— start Supplied records —

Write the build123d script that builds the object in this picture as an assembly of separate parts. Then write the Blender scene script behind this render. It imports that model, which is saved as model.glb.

— end Supplied records —
— start Supplied records —

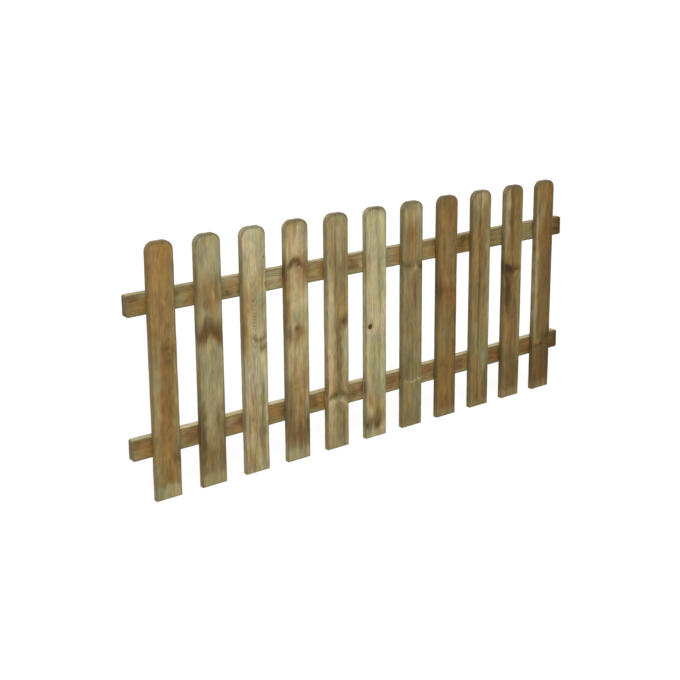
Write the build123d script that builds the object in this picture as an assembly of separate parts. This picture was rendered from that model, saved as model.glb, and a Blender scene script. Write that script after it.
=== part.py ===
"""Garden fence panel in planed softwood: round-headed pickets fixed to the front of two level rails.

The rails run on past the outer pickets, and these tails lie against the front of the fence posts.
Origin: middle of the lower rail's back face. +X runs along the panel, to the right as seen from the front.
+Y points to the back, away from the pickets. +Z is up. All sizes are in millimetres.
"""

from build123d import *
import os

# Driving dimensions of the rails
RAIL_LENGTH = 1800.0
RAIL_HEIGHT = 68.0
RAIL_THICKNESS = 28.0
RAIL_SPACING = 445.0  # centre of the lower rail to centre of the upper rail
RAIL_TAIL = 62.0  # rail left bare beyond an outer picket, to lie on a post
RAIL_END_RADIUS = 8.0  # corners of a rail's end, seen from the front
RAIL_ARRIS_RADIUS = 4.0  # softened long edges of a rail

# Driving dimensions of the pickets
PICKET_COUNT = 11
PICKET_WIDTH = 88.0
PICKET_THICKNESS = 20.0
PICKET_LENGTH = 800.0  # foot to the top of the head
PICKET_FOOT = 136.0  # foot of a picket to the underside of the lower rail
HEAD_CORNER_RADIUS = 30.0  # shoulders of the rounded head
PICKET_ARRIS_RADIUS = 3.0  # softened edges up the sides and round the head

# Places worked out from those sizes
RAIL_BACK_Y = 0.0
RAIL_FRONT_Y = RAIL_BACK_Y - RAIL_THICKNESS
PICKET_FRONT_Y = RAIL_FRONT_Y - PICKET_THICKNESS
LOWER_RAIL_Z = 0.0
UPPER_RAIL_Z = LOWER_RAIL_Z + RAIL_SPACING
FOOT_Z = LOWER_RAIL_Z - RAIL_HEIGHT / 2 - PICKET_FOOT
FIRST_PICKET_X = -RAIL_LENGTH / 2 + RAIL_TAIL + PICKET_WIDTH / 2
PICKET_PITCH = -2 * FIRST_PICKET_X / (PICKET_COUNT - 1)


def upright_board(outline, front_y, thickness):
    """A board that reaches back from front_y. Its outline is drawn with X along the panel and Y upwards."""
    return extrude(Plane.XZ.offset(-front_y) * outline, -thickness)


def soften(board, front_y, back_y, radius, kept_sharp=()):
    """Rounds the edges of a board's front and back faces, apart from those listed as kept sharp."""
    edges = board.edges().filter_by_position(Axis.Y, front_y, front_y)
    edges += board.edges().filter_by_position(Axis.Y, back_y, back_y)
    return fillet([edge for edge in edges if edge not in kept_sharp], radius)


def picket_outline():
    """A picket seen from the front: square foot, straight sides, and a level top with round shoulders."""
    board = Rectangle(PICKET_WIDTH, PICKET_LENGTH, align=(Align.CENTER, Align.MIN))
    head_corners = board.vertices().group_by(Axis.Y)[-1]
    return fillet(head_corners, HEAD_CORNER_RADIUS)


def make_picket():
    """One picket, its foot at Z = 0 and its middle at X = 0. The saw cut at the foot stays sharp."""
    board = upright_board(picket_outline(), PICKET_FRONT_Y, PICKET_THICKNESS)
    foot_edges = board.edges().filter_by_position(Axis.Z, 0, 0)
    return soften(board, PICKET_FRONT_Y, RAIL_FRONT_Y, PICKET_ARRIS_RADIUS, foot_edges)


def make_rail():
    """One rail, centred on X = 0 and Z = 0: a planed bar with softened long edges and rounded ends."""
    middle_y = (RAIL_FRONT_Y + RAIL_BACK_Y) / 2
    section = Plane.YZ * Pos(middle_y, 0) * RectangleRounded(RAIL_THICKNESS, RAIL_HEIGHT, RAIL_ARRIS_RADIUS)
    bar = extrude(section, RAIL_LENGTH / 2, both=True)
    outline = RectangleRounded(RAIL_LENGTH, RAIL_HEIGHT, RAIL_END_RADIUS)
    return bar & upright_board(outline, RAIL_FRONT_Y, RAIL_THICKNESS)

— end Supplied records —

■ **What needs to be done**
Copy whichever lines in the listing above contain the word "assembly".

■ **Correct answer**
Write the build123d script that builds the object in this picture as an assembly of separate parts. Then write the Blender scene script behind this render. It imports that model, which is saved as model.glb.
Write the build123d script that builds the object in this picture as an assembly of separate parts. This picture was rendered from that model, saved as model.glb, and a Blender scene script. Write that script after it.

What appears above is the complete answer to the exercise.